**TASK GOAL:** Return every record exactly as written.

**3D code data:**
>> Begin
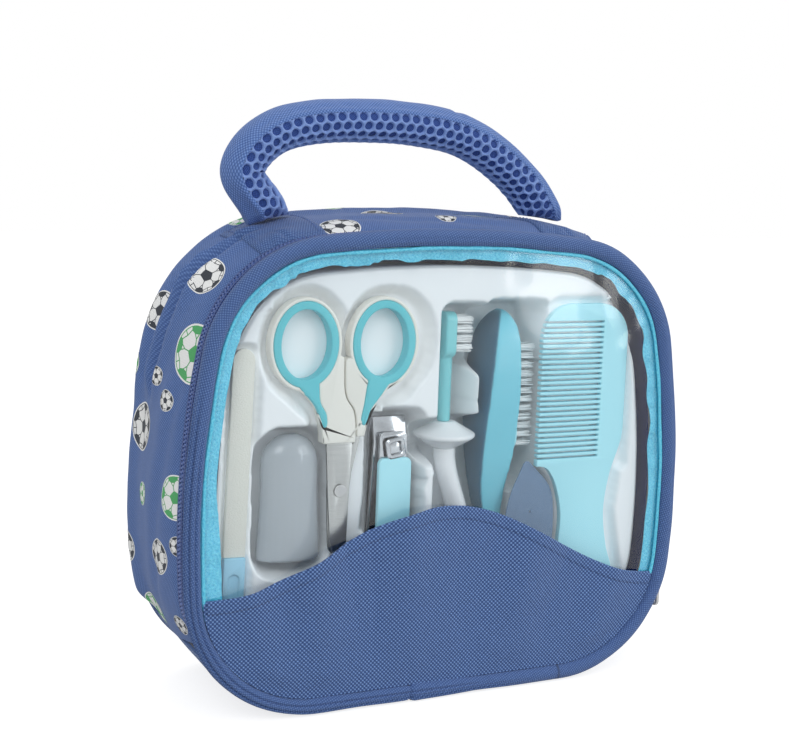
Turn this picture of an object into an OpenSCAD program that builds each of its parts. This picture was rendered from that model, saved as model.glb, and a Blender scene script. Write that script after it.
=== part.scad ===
// Soft manicure case that stands upright, with a clear front cover, a padded
// handle and a moulded tray of tools behind the window.
// X runs along the width, +Y towards the back, +Z up; millimetres.
// The origin lies under the middle of the case, on the plane that it stands on.

/* [Case] */
// Width of the case over its piping
case_w = 200; // [180:1:230]
// Height of the case over its piping
case_h = 173; // [160:1:195]
// Depth of the case over its piping
case_d = 68; // [62:1:84]
// Radius of the two lower corners
corner_low_r = 49; // [40:1:55]
// Radius of the two upper corners
corner_high_r = 49; // [40:1:55]
// Radius of the long bow of each side
side_r = 330; // [260:5:500]
// Height at which the sides are widest
side_mid_z = 68; // [60:1:80]
// Radius of the crown along the top
crown_r = 480; // [380:5:700]
// Radius of the fabric piping round both rims
piping_r = 3.1; // [2.4:0.1:3.6]
// How far the printed band swells past the piping
band_swell = 3.2; // [1:0.2:5]
// Thickness of the outer fabric
fabric_t = 1.2; // [0.8:0.1:1.6]
// Thickness of the foam in the band
foam_t = 2; // [1.2:0.1:2.4]
// Thickness of the lining
lining_t = 0.6; // [0.4:0.1:0.8]
// Thickness of the stiff boards in the back and the bottom
board_t = 1.8; // [1.2:0.1:2.4]

/* [Front cover] */
// Thickness of the clear window
window_t = 0.5; // [0.3:0.1:0.8]
// Width of the satin binding round the window
binding_w = 5.6; // [4:0.2:8]
// Thickness of the satin binding
binding_t = 1; // [0.6:0.1:1.4]
// Height of the pocket at its two ends
pocket_end_z = 42.5; // [36:0.5:50]
// Height of the wave in the pocket's top edge
pocket_wave = 30; // [20:1:36]
// Fall of the pocket's edge from left to right
pocket_fall = 7; // [0:1:12]
// Width of the hem along the pocket's top edge
hem_w = 5; // [3:0.5:8]
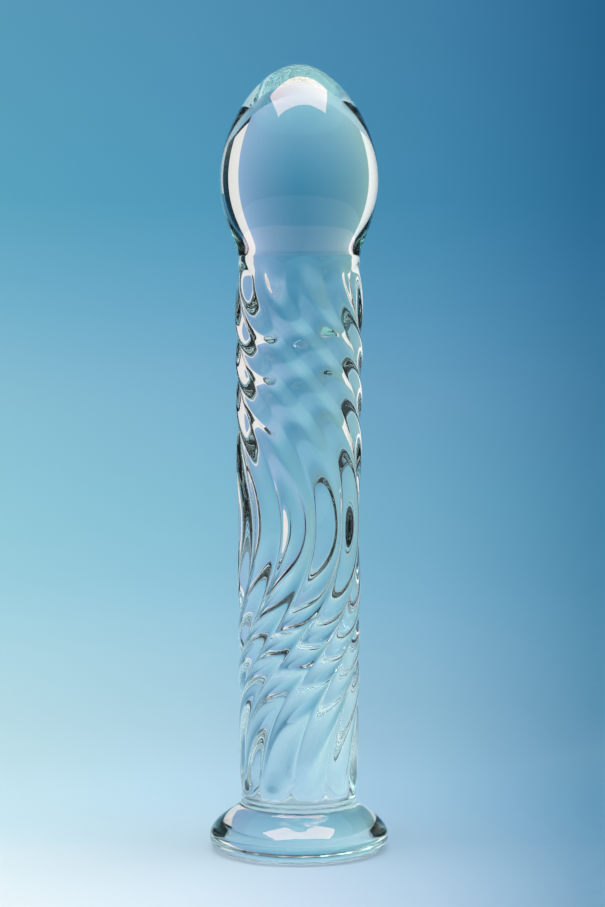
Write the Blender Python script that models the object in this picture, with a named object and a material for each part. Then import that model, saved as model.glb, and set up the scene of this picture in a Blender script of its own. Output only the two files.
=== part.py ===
"""A solid glass massage wand, standing on its foot.

Units are metres, +Z is up, and the origin is at the centre of the foot's flat underside.
The real wand is one continuous piece of flame-worked borosilicate glass. The sections that
it is formed from are separate objects here, stacked along Z with a hair's gap between
them: the pressed foot, the neck ring, the ribbed and twisted shaft, and the rounded head.
"""

import math

import bmesh
import bpy

MM = 0.001

# Heights along the wand, from the surface that it stands on.
CREASE_HEIGHT = 10.6 * MM
SHAFT_BOTTOM = 13.8 * MM
NECK_HEIGHT = 150.8 * MM
WIDEST_HEIGHT = 170.5 * MM
TOTAL_HEIGHT = 200.0 * MM
SECTION_GAP = 0.3 * MM

# Foot: a thick round button with a flat underside and a domed top. A pull is how strongly
# a curve follows its starting or ending direction.
FOOT_RADIUS = 22.9 * MM
FOOT_RIM_HEIGHT = 3.5 * MM
FOOT_FLAT_RADIUS = 20.2 * MM
UNDERSIDE_PULL = 0.9 * MM
UNDER_RIM_PULL = 2.4 * MM
DOME_RIM_PULL = 3.0 * MM
DOME_CREASE_PULL = 2.4 * MM
CREASE_RADIUS = 16.0 * MM
CREASE_SLOPE = math.radians(31.0)

# Neck ring: the short smooth waist between the foot and the first ribs.
RING_BOTTOM_RADIUS = 15.4 * MM
RING_RADIUS = 14.9 * MM
RING_BOTTOM_PULL = 0.5 * MM
RING_TOP_PULL = 1.0 * MM

# Head: an egg-shaped knob.
HEAD_RADIUS = 20.25 * MM
NECK_RADIUS = 15.5 * MM
NECK_PULL = 3.8 * MM
BELOW_WIDEST_PULL = 8.9 * MM
ABOVE_WIDEST_PULL = 14.5 * MM
TOP_PULL = 9.4 * MM

# Shaft: convex ribs around a rod that grows slightly thicker upwards.
SHAFT_BOTTOM_RADIUS = 15.1 * MM
SHAFT_TOP_RADIUS = 16.4 * MM
SWELL_POWER = 0.75
LOWER_ROUNDING = 5.3 * MM
LOWER_ROUNDING_DROP = 0.5 * MM
UPPER_ROUNDING = 9.0 * MM
UPPER_ROUNDING_DROP = 0.85 * MM

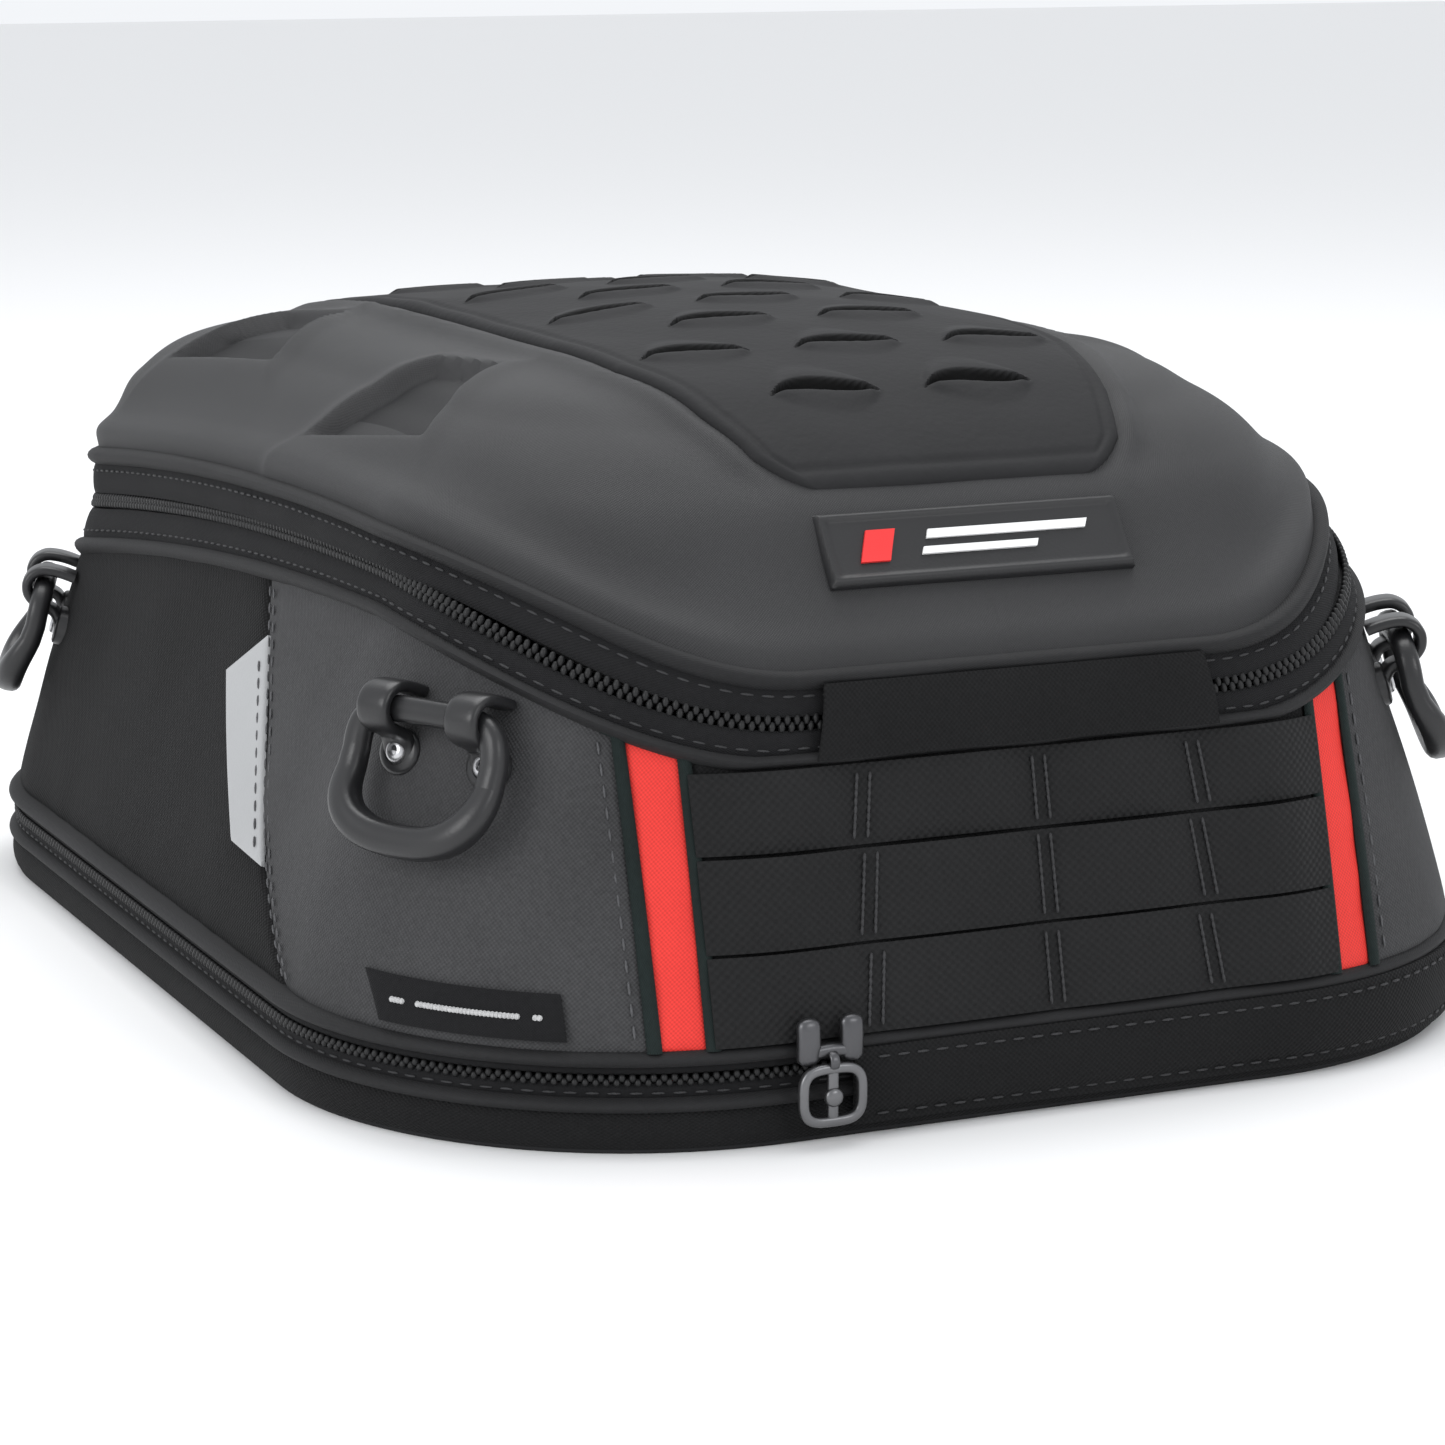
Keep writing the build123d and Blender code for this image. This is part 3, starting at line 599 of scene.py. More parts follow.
>> End
**RESPONSE TO THE TASK:**
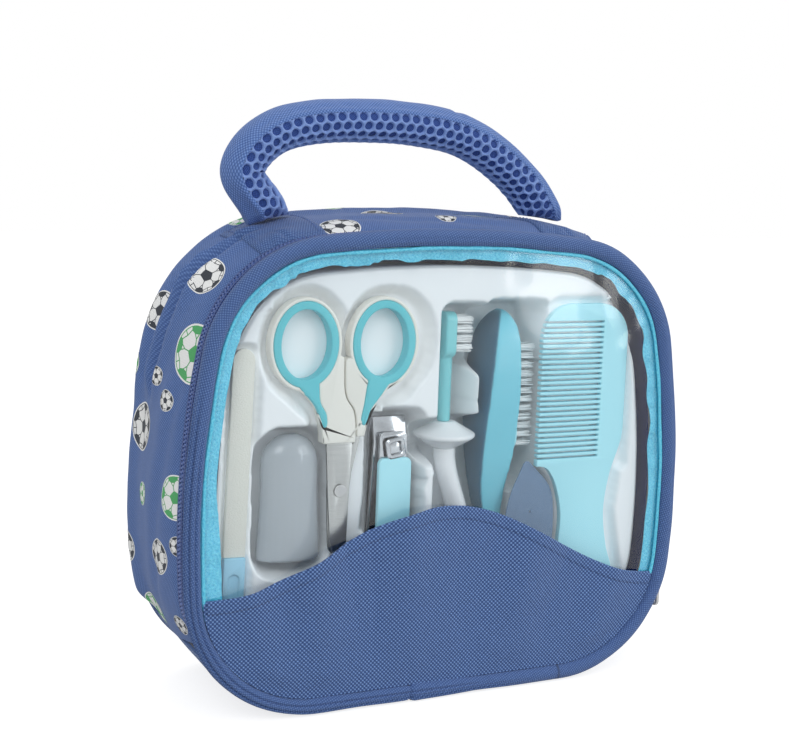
Turn this picture of an object into an OpenSCAD program that builds each of its parts. This picture was rendered from that model, saved as model.glb, and a Blender scene script. Write that script after it.
=== part.scad ===
// Soft manicure case that stands upright, with a clear front cover, a padded
// handle and a moulded tray of tools behind the window.
// X runs along the width, +Y towards the back, +Z up; millimetres.
// The origin lies under the middle of the case, on the plane that it stands on.

/* [Case] */
// Width of the case over its piping
case_w = 200; // [180:1:230]
// Height of the case over its piping
case_h = 173; // [160:1:195]
// Depth of the case over its piping
case_d = 68; // [62:1:84]
// Radius of the two lower corners
corner_low_r = 49; // [40:1:55]
// Radius of the two upper corners
corner_high_r = 49; // [40:1:55]
// Radius of the long bow of each side
side_r = 330; // [260:5:500]
// Height at which the sides are widest
side_mid_z = 68; // [60:1:80]
// Radius of the crown along the top
crown_r = 480; // [380:5:700]
// Radius of the fabric piping round both rims
piping_r = 3.1; // [2.4:0.1:3.6]
// How far the printed band swells past the piping
band_swell = 3.2; // [1:0.2:5]
// Thickness of the outer fabric
fabric_t = 1.2; // [0.8:0.1:1.6]
// Thickness of the foam in the band
foam_t = 2; // [1.2:0.1:2.4]
// Thickness of the lining
lining_t = 0.6; // [0.4:0.1:0.8]
// Thickness of the stiff boards in the back and the bottom
board_t = 1.8; // [1.2:0.1:2.4]

/* [Front cover] */
// Thickness of the clear window
window_t = 0.5; // [0.3:0.1:0.8]
// Width of the satin binding round the window
binding_w = 5.6; // [4:0.2:8]
// Thickness of the satin binding
binding_t = 1; // [0.6:0.1:1.4]
// Height of the pocket at its two ends
pocket_end_z = 42.5; // [36:0.5:50]
// Height of the wave in the pocket's top edge
pocket_wave = 30; // [20:1:36]
// Fall of the pocket's edge from left to right
pocket_fall = 7; // [0:1:12]
// Width of the hem along the pocket's top edge
hem_w = 5; // [3:0.5:8]
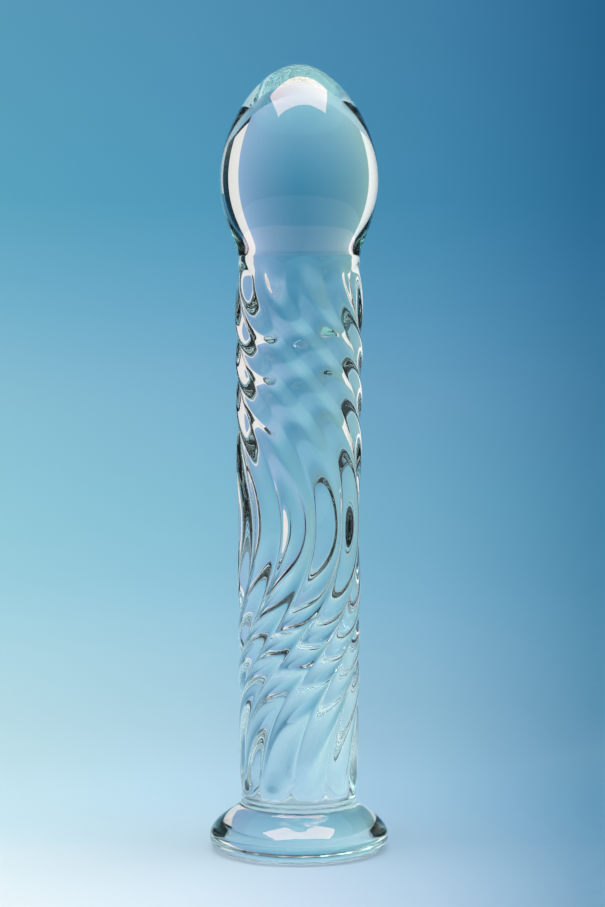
Write the Blender Python script that models the object in this picture, with a named object and a material for each part. Then import that model, saved as model.glb, and set up the scene of this picture in a Blender script of its own. Output only the two files.
=== part.py ===
"""A solid glass massage wand, standing on its foot.

Units are metres, +Z is up, and the origin is at the centre of the foot's flat underside.
The real wand is one continuous piece of flame-worked borosilicate glass. The sections that
it is formed from are separate objects here, stacked along Z with a hair's gap between
them: the pressed foot, the neck ring, the ribbed and twisted shaft, and the rounded head.
"""

import math

import bmesh
import bpy

MM = 0.001

# Heights along the wand, from the surface that it stands on.
CREASE_HEIGHT = 10.6 * MM
SHAFT_BOTTOM = 13.8 * MM
NECK_HEIGHT = 150.8 * MM
WIDEST_HEIGHT = 170.5 * MM
TOTAL_HEIGHT = 200.0 * MM
SECTION_GAP = 0.3 * MM

# Foot: a thick round button with a flat underside and a domed top. A pull is how strongly
# a curve follows its starting or ending direction.
FOOT_RADIUS = 22.9 * MM
FOOT_RIM_HEIGHT = 3.5 * MM
FOOT_FLAT_RADIUS = 20.2 * MM
UNDERSIDE_PULL = 0.9 * MM
UNDER_RIM_PULL = 2.4 * MM
DOME_RIM_PULL = 3.0 * MM
DOME_CREASE_PULL = 2.4 * MM
CREASE_RADIUS = 16.0 * MM
CREASE_SLOPE = math.radians(31.0)

# Neck ring: the short smooth waist between the foot and the first ribs.
RING_BOTTOM_RADIUS = 15.4 * MM
RING_RADIUS = 14.9 * MM
RING_BOTTOM_PULL = 0.5 * MM
RING_TOP_PULL = 1.0 * MM

# Head: an egg-shaped knob.
HEAD_RADIUS = 20.25 * MM
NECK_RADIUS = 15.5 * MM
NECK_PULL = 3.8 * MM
BELOW_WIDEST_PULL = 8.9 * MM
ABOVE_WIDEST_PULL = 14.5 * MM
TOP_PULL = 9.4 * MM

# Shaft: convex ribs around a rod that grows slightly thicker upwards.
SHAFT_BOTTOM_RADIUS = 15.1 * MM
SHAFT_TOP_RADIUS = 16.4 * MM
SWELL_POWER = 0.75
LOWER_ROUNDING = 5.3 * MM
LOWER_ROUNDING_DROP = 0.5 * MM
UPPER_ROUNDING = 9.0 * MM
UPPER_ROUNDING_DROP = 0.85 * MM

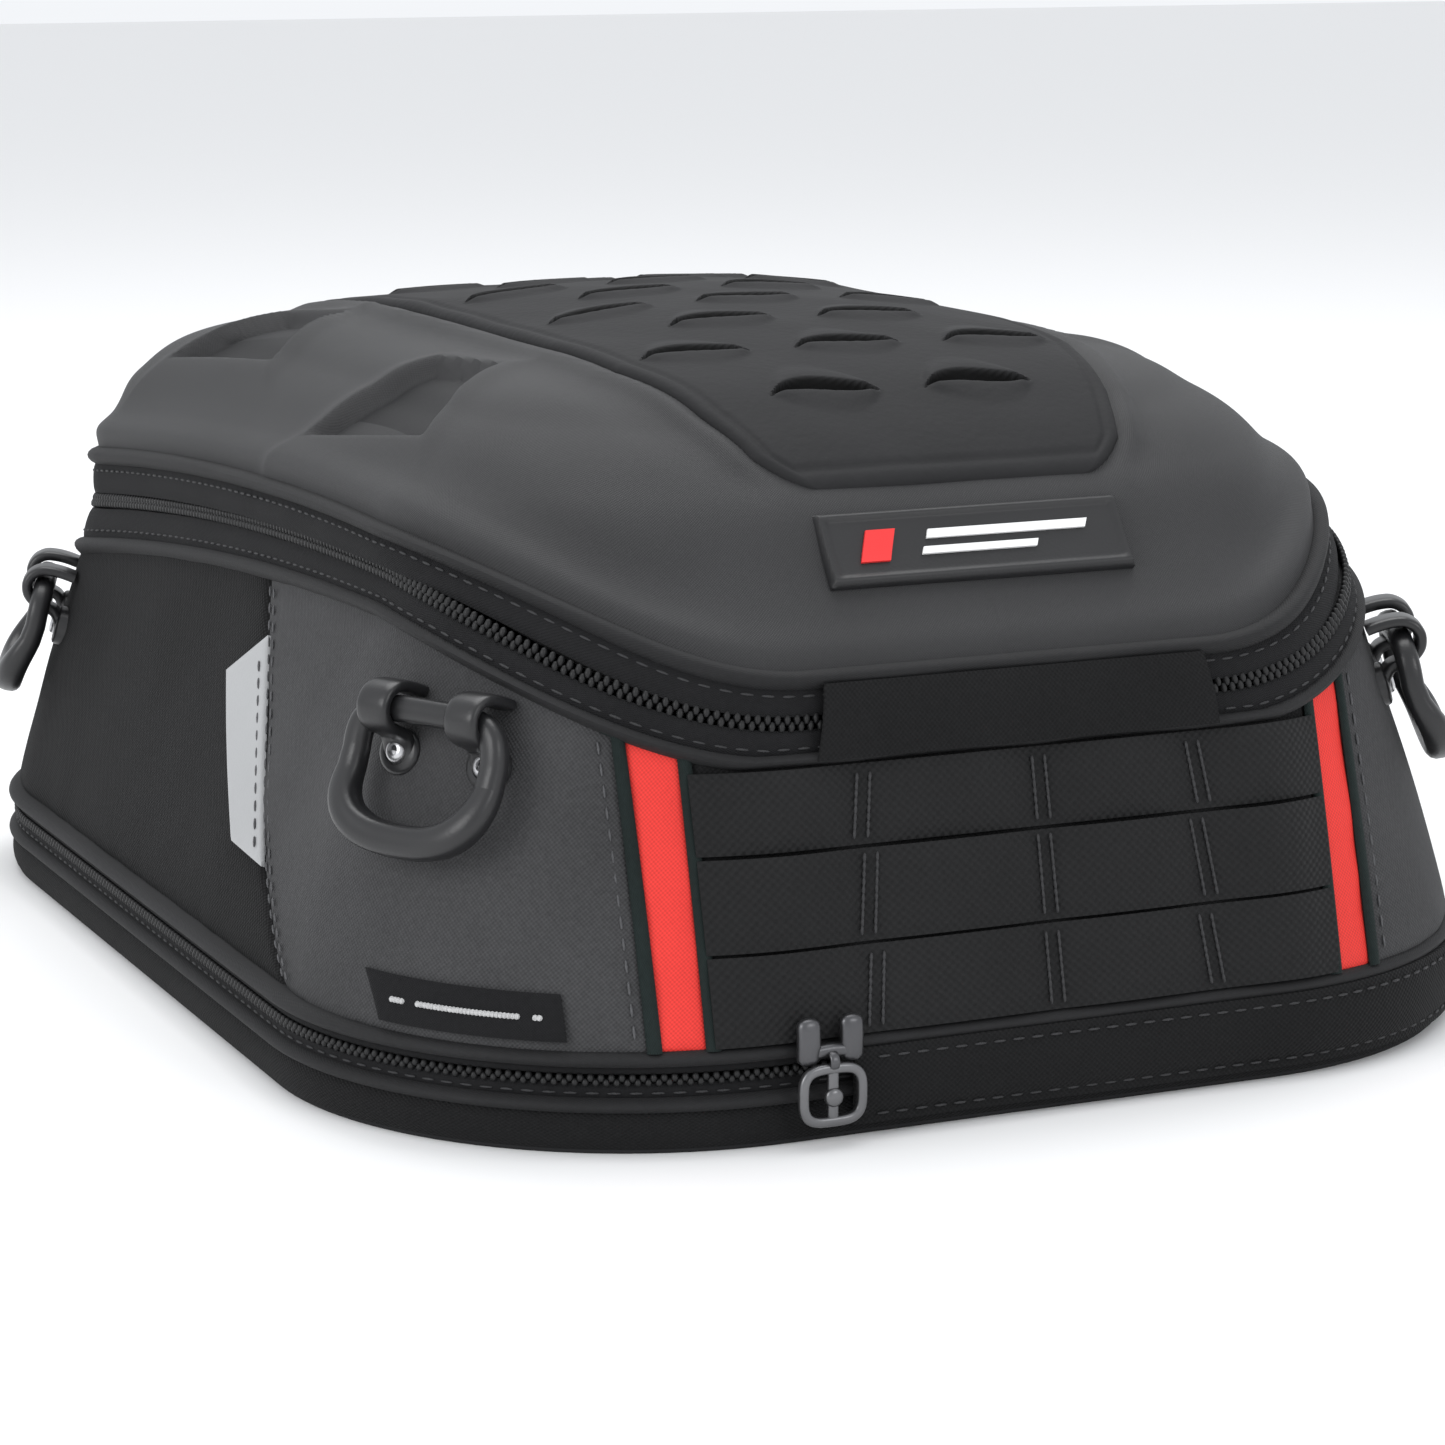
Keep writing the build123d and Blender code for this image. This is part 3, starting at line 599 of scene.py. More parts follow.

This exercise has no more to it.